YOUR TASK:
Lines containing the word "Blender" are to be counted; state their number and nothing further.

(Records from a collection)
+ + + +

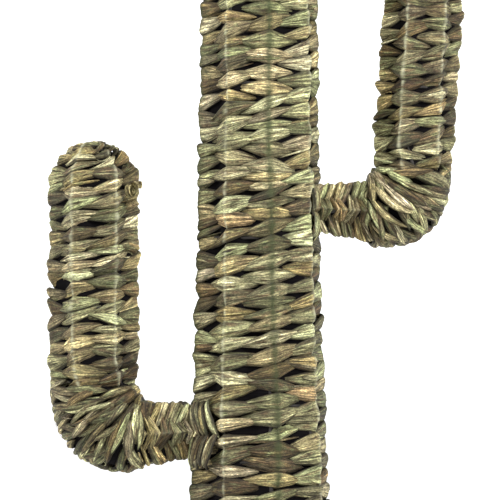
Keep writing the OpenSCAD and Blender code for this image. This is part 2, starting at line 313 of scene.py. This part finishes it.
def strand(piece, limb, path, width, tone, lift=1.0, dive=3.0, bulge=1.8, fold=0.5,
           twist=0.0, blunt=2.0, rows=(27, 13)):
    """A narrow lens of leaf laid over a limb, along a bent path of three (s, degrees)."""
    r = np.random.default_rng(int(rng.integers(1 << 30)))
    nu, nv = rows
    t = np.linspace(0, 1, nu)
    (s0, a0), (s1, a1), (s2, a2) = path
    s = (1 - t) ** 2 * s0 + 2 * t * (1 - t) * s1 + t * t * s2
    angle = np.radians((1 - t) ** 2 * a0 + 2 * t * (1 - t) * a1 + t * t * a2)
    s = np.minimum(s, limb.end - 0.5)
    centre, n = limb.point(s, angle, 0 * s), limb.normal(s, angle)
    along = np.gradient(centre, axis=0)
    length = np.linalg.norm(along, axis=-1, keepdims=True)
    aside = np.cross(n, along / np.maximum(length, 1e-6))
    u, v = np.meshgrid(2 * t - 1, np.linspace(-1, 1, nv), indexing="ij")
    slim = 1 - np.abs(u) ** blunt
    half = 0.5 * width * (0.12 + 0.88 * slim) * (1 + 0.08 * np.sin(6 * u + r.uniform(0, 6)))
    off = lift * slim - dive * np.abs(u) ** 4 - bulge * np.abs(v) ** 3.5
    off = off - 0.25 * bulge * np.abs(v - r.uniform(-0.5, 0.5) - 0.4 * u * r.uniform(-1, 1))
    off = off + fold * 1.4 * pleats(v * 2.4 + twist * u, u * 2, 3, 4.0, r)
    off = off + fold * flaps(v, u, int(r.integers(0, 3)), r)
    p = centre[:, None] + aside[:, None] * (v * half)[..., None] + n[:, None] * off[..., None]
    ident = r.uniform(0, 500)
    fib = np.stack([u * length.sum() / 2 + ident, v * width * 0.5 + twist * u + ident,
                    0 * u + ident], -1)
    mark = np.stack([0 * u + tone, 0 * u + r.uniform(0, 1), 0.9 * np.abs(u),
                     np.minimum(1.12 * np.abs(v), 1)], -1)
    piece.grid(p, fib, mark, 0 * u)


def weave(limb, pieces, pick, s_from, s_to, pitch, put):
    """Rows put down from s_from to s_to, neighbouring stakes half a pitch out of step.
    pick(s) names the piece that a leaf goes to."""
    for k in range(limb.count):
        s = s_from + (0.5 * pitch if k % 2 else 0.0)
        while s < s_to:
            put(limb, pieces[pick(s)], k, s + rng.uniform(-0.07, 0.07) * pitch)
            s += pitch / max(float(limb.stretch(s, limb.angle(k, s))), 0.45)


def tone_of():
    """A leaf's place on the colour ramp, 0 to 1, rarely an extreme."""
    t = rng.normal(0.5, 0.25) if rng.random() < 0.85 else rng.uniform(0, 1)
    return float(np.clip(t, 0.02, 0.86))


def flat_leaf(pitch):
    """A broad leaf, sometimes folded into two that overlap, sometimes with a sliver beside it."""
    def put(limb, piece, k, s):
        near = 1 - 0.45 * smooth((s - limb.shoulder) / (limb.end - limb.shoulder))
        w = pitch * rng.choice([rng.uniform(0.95, 1.1), rng.uniform(1.18, 1.46)],
                               p=[0.14, 0.86]) * near
        steep = rng.random() < 0.62
        lean = rng.normal(7.6, 1.5) if steep else rng.normal(0.6, 1.8)
        lean = limb.hand * (lean + 20.0 * (1 - near))
        tilt = tuple(rng.normal(0, 1.6, 2))
        shade = limb.shade(s)
        roll = rng.normal(0.4, 1.6)
        reach = (rng.uniform(0.80, 0.98), rng.uniform(0.80, 0.98))
        kind = rng.random()
        if kind < 0.09:
            tone = tone_of() + shade
            for sign in (-1, 1):
                leaf(piece, limb, k, s + sign * 0.24 * w, w * rng.uniform(0.55, 0.75),
                     tone + rng.normal(0, 0.13),
                     lean=lean + sign * rng.uniform(-4.5, 4.5), lift=rng.uniform(0, 1.4),
                     roll=roll + rng.normal(0, 0.7), bulge=2.0, fold=0.5, reach=reach,
                     tilt=tilt, puff=rng.uniform(0, 1.3), thin=0.9, rows=(45, 19))
        else:
            leaf(piece, limb, k, s, w, tone_of() + shade, lean=lean, roll=roll,
                 lift=rng.uniform(-0.4, 1.8),
                 bulge=rng.uniform(2.4, 3.8), puff=rng.uniform(0.0, 1.6), tilt=tilt,
                 fold=rng.uniform(0.4, 0.9), reach=reach)
        if kind > 0.93:
            short = (rng.uniform(0.25, 0.6), rng.uniform(0.5, 0.9))
            leaf(piece, limb, k, s + rng.uniform(-0.2, 0.2) * w, w * rng.uniform(0.35, 0.6),
                 tone_of(), lean=lean + rng.normal(0, 4), lift=1.5, roll=rng.normal(0, 0.6),
                 bulge=0.8, fold=0.5, reach=short if rng.random() < 0.5 else short[::-1],
                 thin=0.6, rows=(35, 15), tilt=tilt)
        if rng.random() < 0.16:
            leaf(piece, limb, k, s + rng.choice([-0.45, 0.45]) * w, rng.uniform(2.2, 4.5),
                 tone_of(), lean=lean + rng.normal(0, 3.5), lift=rng.uniform(-1.6, 0.4),
                 bulge=1.2, fold=0.3, puff=0.6, thin=0.5, reach=reach, rows=(35, 9))
    return put


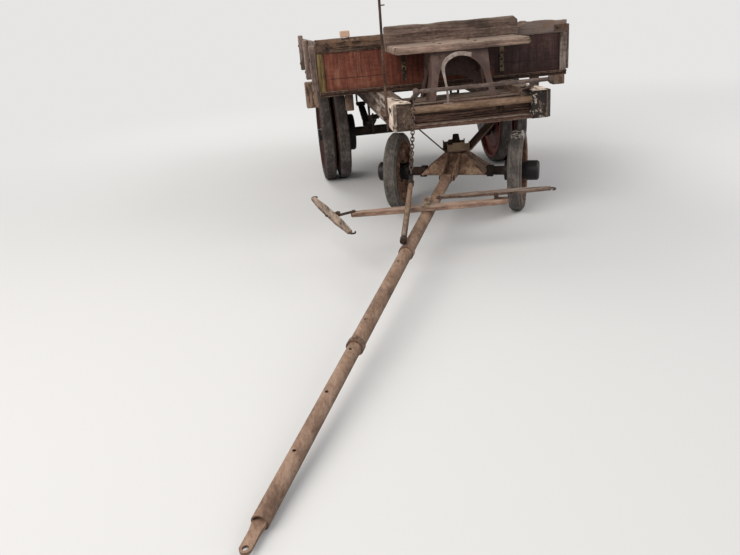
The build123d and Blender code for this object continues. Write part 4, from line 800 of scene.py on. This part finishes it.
def rubber(name, base, dust, pale=0.35, mark=None):
    """Old solid rubber: dull, dusty in patches, crazed, scuffed, and peeling about a mark."""
    finish = Finish(name, 0.92)
    dusty = finish.cloud(0.13, detail=6.0, rough=0.66)
    scuffs = finish.cloud(0.013, finish.moved((1, 0.35, 0.35)), detail=4.0, rough=0.75)
    level = finish.weighed((dusty, 0.55), (scuffs, 0.45))
    shadow = tuple(c * 0.5 for c in base)
    color = finish.tones(level, (shadow, base, dust), (0.38, 0.50, 0.63))
    crazing = finish.cells(0.018, feature="DISTANCE_TO_EDGE")
    lines = finish.band(crazing, 0.045, 0.010)
    lines = finish.times(lines, finish.band(finish.cloud(0.06), 0.48, 0.60))
    color = finish.mixed(finish.times(lines, 0.6), color, tuple(c * 0.25 for c in base))
    worn = finish.times(finish.edges(0.009), pale)
    color = finish.mixed(worn, color, tuple(min(1.0, c * 1.5) for c in dust))
    finish.relief(scuffs, 0.0012)
    finish.relief(finish.minus(1.0, lines), 0.0012)
    if mark:
        ragged = finish.cloud(0.022, detail=5.0, rough=0.7)
        reach = finish.plus(finish.distance(finish.place, mark), finish.times(ragged, 0.10))
        patch = finish.band(reach, 0.140, 0.120)
        lumps = finish.cells(0.024)
        color = finish.mixed(patch, color, finish.tones(lumps, PEELED, (0.15, 0.45, 0.70)))
        finish.relief(finish.times(patch, lumps), 0.008)
    return finish.done(color)


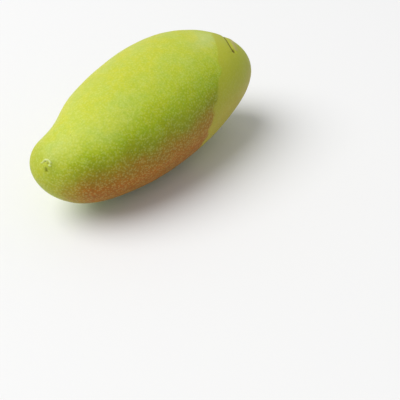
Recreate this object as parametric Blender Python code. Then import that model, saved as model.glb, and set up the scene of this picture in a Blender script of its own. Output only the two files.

+ + + +

EXERCISE RESPONSE:
3